Their involvement was revolutionary, challenging the notion of khaps as ‘kangaroo courts’. Leaders like Rizak Ram, an MLA, with Dahiya khap support, negotiated a settlement, urging villagers to avoid violence and hand over the bodies of the deceased for post-mortem. Nafe Singh Dahiya proposed taking the bodies to the PM’s residence to expose the atrocities, but this plan was thwarted.
The khaps’ unity with village panchayats, Arya Samaj and political figures like MP Sultan Singh demonstrated a broad-based coalition against state oppression. But, despite a compromise on December 4, 1976, promising no arrests, the administration reneged, detaining Nafe Singh and 21 others. The DC’s threat on December 20 to burn the village forced some to flee or comply with sterilisation. The Shah Commission criticised the bureaucracy’s “committed" nature, noting that senior officials, driven by self-preservation, ignored public sentiment to please superiors. It highlighted the absence of written orders, with verbal directives enabling arbitrary actions.
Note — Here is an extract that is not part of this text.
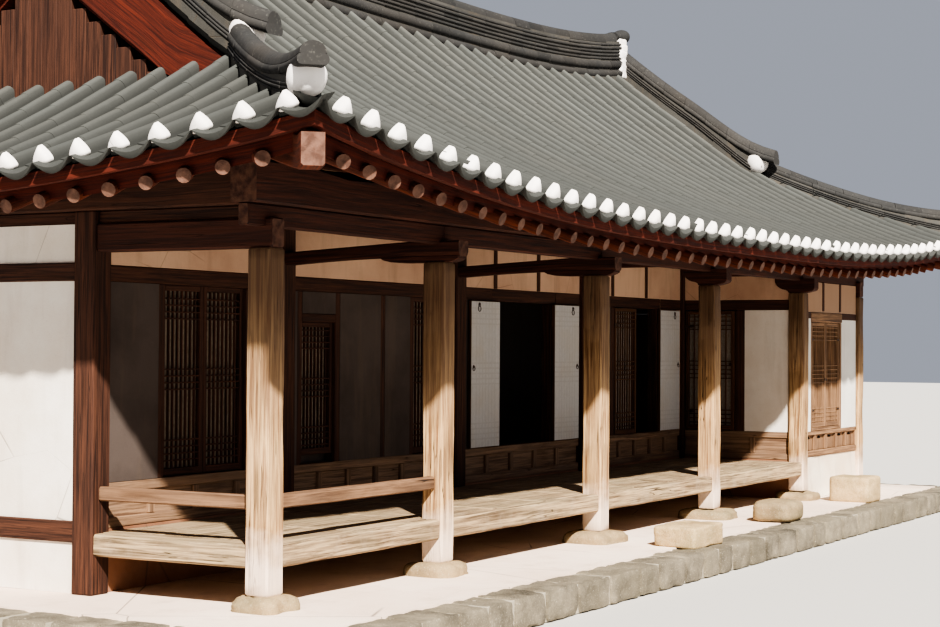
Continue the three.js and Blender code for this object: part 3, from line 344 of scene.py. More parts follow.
class Look:
    """A material made of nodes, with short ways to join them."""

    def __init__(self, name, roughness=0.8, specular=0.3):
        self.material = bpy.data.materials.new(name)
        self.material.use_nodes = True
        self.tree = self.material.node_tree
        self.shader = next(n for n in self.tree.nodes if n.type == "BSDF_PRINCIPLED")
        self.shader.inputs["Roughness"].default_value = roughness
        self.shader.inputs["Specular IOR Level"].default_value = specular
        self.height = None

    def join(self, value, socket):
        if isinstance(value, bpy.types.NodeSocket):
            self.tree.links.new(value, socket)
        else:
            socket.default_value = value

    def attribute(self, name, vector=False):
        node = self.tree.nodes.new("ShaderNodeAttribute")
        node.attribute_name = name
        return node.outputs["Vector" if vector else "Fac"]

    def place(self):
        return self.tree.nodes.new("ShaderNodeNewGeometry").outputs["Position"]

    def split(self, vector, axis):
        node = self.tree.nodes.new("ShaderNodeSeparateXYZ")
        self.join(vector, node.inputs[0])
        return node.outputs["xyz".index(axis)]

    def scaled(self, vector, scale):
        node = self.tree.nodes.new("ShaderNodeMapping")
        self.join(vector, node.inputs["Vector"])
        node.inputs["Scale"].default_value = scale
        return node.outputs[0]

    def noise(self, vector, scale=1.0, detail=4.0, rough=0.5, stretch=(1, 1, 1), distort=0.0):
        node = self.tree.nodes.new("ShaderNodeTexNoise")
        self.join(self.scaled(vector, stretch), node.inputs["Vector"])
        for key, value in (("Scale", scale), ("Detail", detail), ("Roughness", rough), ("Distortion", distort)):
            node.inputs[key].default_value = value
        return node.outputs[0]

    def cells(self, vector, scale, feature="F1", stretch=(1, 1, 1)):
        node = self.tree.nodes.new("ShaderNodeTexVoronoi")
        node.feature = feature
        self.join(self.scaled(vector, stretch), node.inputs["Vector"])
        node.inputs["Scale"].default_value = scale
        return node.outputs["Distance"]

    def math(self, kind, a, b=0.0):
        node = self.tree.nodes.new("ShaderNodeMath")
        node.operation = kind
        self.join(a, node.inputs[0])
        self.join(b, node.inputs[1])
        return node.outputs[0]

    def between(self, value, low, high, to_low=0.0, to_high=1.0):
        """Maps a range to another, held at its ends."""
        node = self.tree.nodes.new("ShaderNodeMapRange")
        for index, given in enumerate((value, low, high, to_low, to_high)):
            self.join(given, node.inputs[index])
        return node.outputs[0]

    def mix(self, factor, a, b):
        node = self.tree.nodes.new("ShaderNodeMix")
        node.data_type = "RGBA"
        for index, given in ((0, factor), (6, a), (7, b)):
            self.join(given, node.inputs[index])
        return node.outputs[2]

    def patch(self, vector, scale, low, high, detail=4.0, rough=0.5, stretch=(1, 1, 1), distort=0.0):
        """How far a noise lies between two values, from 0 to 1."""
        return self.between(self.noise(vector, scale, detail, rough, stretch, distort), low, high)

    def over(self, colour, where, amount, new):
        """Lays a new colour over another, by an amount of where it belongs."""
        return self.mix(self.math("MULTIPLY", where, amount), colour, new)

    def cracks(self, vector, scale, where):
        line = self.between(self.cells(vector, scale, "DISTANCE_TO_EDGE"), 0.0, 0.006, 1.0, 0.0)
        return self.math("MULTIPLY", line, where)

    def raised(self, height, amount):
        """Adds to the height that the bump is made from, in metres."""
        scaled = self.math("MULTIPLY", height, amount)
        self.height = scaled if self.height is None else self.math("ADD", self.height, scaled)

    def done(self, colour, roughness=None):
        self.join(colour, self.shader.inputs["Base Color"])
        if roughness is not None:
            self.join(roughness, self.shader.inputs["Roughness"])
        if self.height is not None:
            bump = self.tree.nodes.new("ShaderNodeBump")
            bump.inputs["Distance"].default_value = 1.0
            self.join(self.height, bump.inputs["Height"])
            self.join(bump.outputs[0], self.shader.inputs["Normal"])
        return self.material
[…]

The Emergency’s end in March 1977 and the Janata Party’s electoral victory, supported by leaders like Devi Lal and Charan Singh, led to the withdrawal of the cases.
The Pipli incident remains a reminder of the dangers of unchecked administrative power. The courage of the women and khaps’ mobilisation showed the power of community resistance in defending dignity against state tyranny. The 50th anniversary of the Emergency and Pipli’s legacy call for a commitment to accountable governance and protection of rights.
Rajkumar Siwach is Professor, Chaudhary Devi Lal University, Sirsa.